Folha de S. Paulo


MEMÓRIA

Editor apaixonado, Toninho Mendes encantou uma geração

Toninho Mendes -morto de infarto na quarta (18)- tinha como drinque preferido nos últimos anos o white russian (vodca, licor de café e creme de leite), como The Dude, o personagem principal de "O Grande Lebowski". Como The Dude, fumava sem parar. Mas recentemente seu cigarro preferido era o de palha, sempre acendido com fósforos.

O gosto da palha e o cheiro dos fósforos o transportavam para 1966, quanto tinha 12 anos e começou a trabalhar na banca de gibis do Manelão, na feira da rua Jaguaretê, na Casa Verde, zona norte de São Paulo.

Ali, Antonio de Souza Mendes Neto lia "Tio Patinhas", "Fantasma", "Tarzan", "Mandrake", "Cavaleiro Negro", "Flecha Ligeira", "Sobrinhos do Capitão" e ainda o herói brasileiro "Águia Negra".

Leonardo Crescenti/Arquivo Circo
Os cartunistas Glauco e Angeli e o editor de quadrinhos Toninho Mendes
Os cartunistas Glauco e Angeli e o editor de quadrinhos Toninho Mendes

E foi ali que Toninho pegou amizade com um cliente de dez anos, Arnaldo Angeli Filho. Quando essa amizade completou a maioridade, 18 anos depois, rendeu frutos que lambuzaram toda uma geração de adolescentes.

Em 1983, Angeli havia iniciado sua série de tiras Chiclete com Banana na "Ilustrada". E, no no dia em que a votação direta para presidente do Brasil foi derrubada pelo Congresso, em 25 de abril de 1984, Toninho Mendes lançou o primeiro livro de sua editora, a Circo Editorial.

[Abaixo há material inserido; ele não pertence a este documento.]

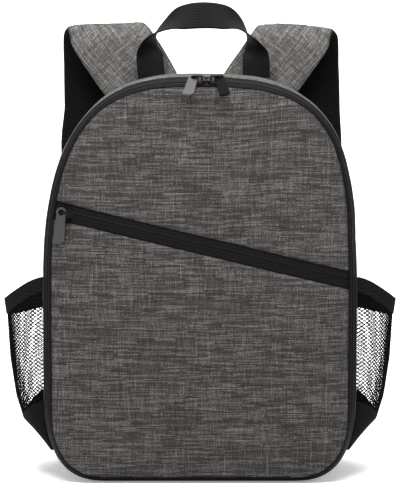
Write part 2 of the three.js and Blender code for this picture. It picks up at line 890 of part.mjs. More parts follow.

Era uma reunião das melhores historinhas de Angeli publicadas pela Folha, que teve oito edições, com 30 mil exemplares vendidos em livrarias.

Um outubro de 1985, a Circo chegou às bancas. "Chiclete com Banana nº 1", com Rê Bordosa e Bob Cuspe na capa, trazia material inédito, pensado para o formato de revista.

Para fechar as 48 páginas, Toninho encomendou uma história para Glauco Villas Boas (1957-2010), que veio com "Snif, Snif, Cof, Cof": um cara aparece fumando, cheirando e bebendo antes de fazer sexo com a namorada. Até que ele explode. E ela fala: "É o quarto namorado que eu perco esse mês".

Foram impressas 50 mil cópias e, se 13 mil fossem vendidas, o custo já estava pago. Vendeu 28 mil. Do segundo número, 38 mil. Toninho aumentou a tiragem da terceira para 70 mil, e as bancas venderam 50 mil.

Ele então passou a reimprimir os primeiros números da "Chiclete", alternando-as com a edição bimestral normal. E não era só: as bancas passaram a receber "Geraldão", de Glauco, "Circo", estrelada por Laerte, Luiz Gê e Paulo Caruso, e "Niquel Náusea", de Fernando Gonsales.

ANARQUIA
Era uma vez um editor apaixonado por quadrinhos, que tinha uma visão da imprensa como mobilizadora social, formado em jornais alternativos como "Versus" e "Movimento", com uma visão anarquista da política.

E havia também um empreendedor tentando aprender a administrar dinheiro. Ambos eram Toninho Mendes.

Se grandes empresas penavam para lidar com a inflação da época, que dizer do neoempresário? "Chiclete com Banana nº 11" vendeu 100 mil exemplares, mas em março de 1987 a inflação chegou a 21%. Três anos depois, a 82%.

Com isso, o editor era obrigado a apostar: o preço, impresso na capa das revistas, tinha que levar em conta 15 dias na gráfica para imprimir. Sete dias para ir às bancas, 30 dias para recolher e outros 15 dias para receber. Total: nove semanas, em média. Assim, não raro vendia os 100 mil exemplares de uma edição e com a grana não conseguia pagar o papel da próxima.

Houve uma série de outros problemas. A periodicidade começou a falhar. A "Geraldão", que começou como trimestral, virou bimestral e voltou a ser trimestral em questão de um ano. Os custos salariais, porém, eram mensais. E em 1989 as vendas começaram a cair. A novidade havia passado. Algumas revistas baixaram de 40 mil para 15 mil.

Toninho entrou nos anos 1990 colocando um ponto final em todos as suas revistas e criou novos formatos para seus grandes artistas. Mas isso já é outra história.

A moral dessa é que em 1984 não houve aquela esperada eleição direta. Mas a linguagem de Glauco, de Laerte, de Angeli, a linguagem da Circo, a linguagem de Toninho Mendes encantaram uma geração. E certamente continuam encantando.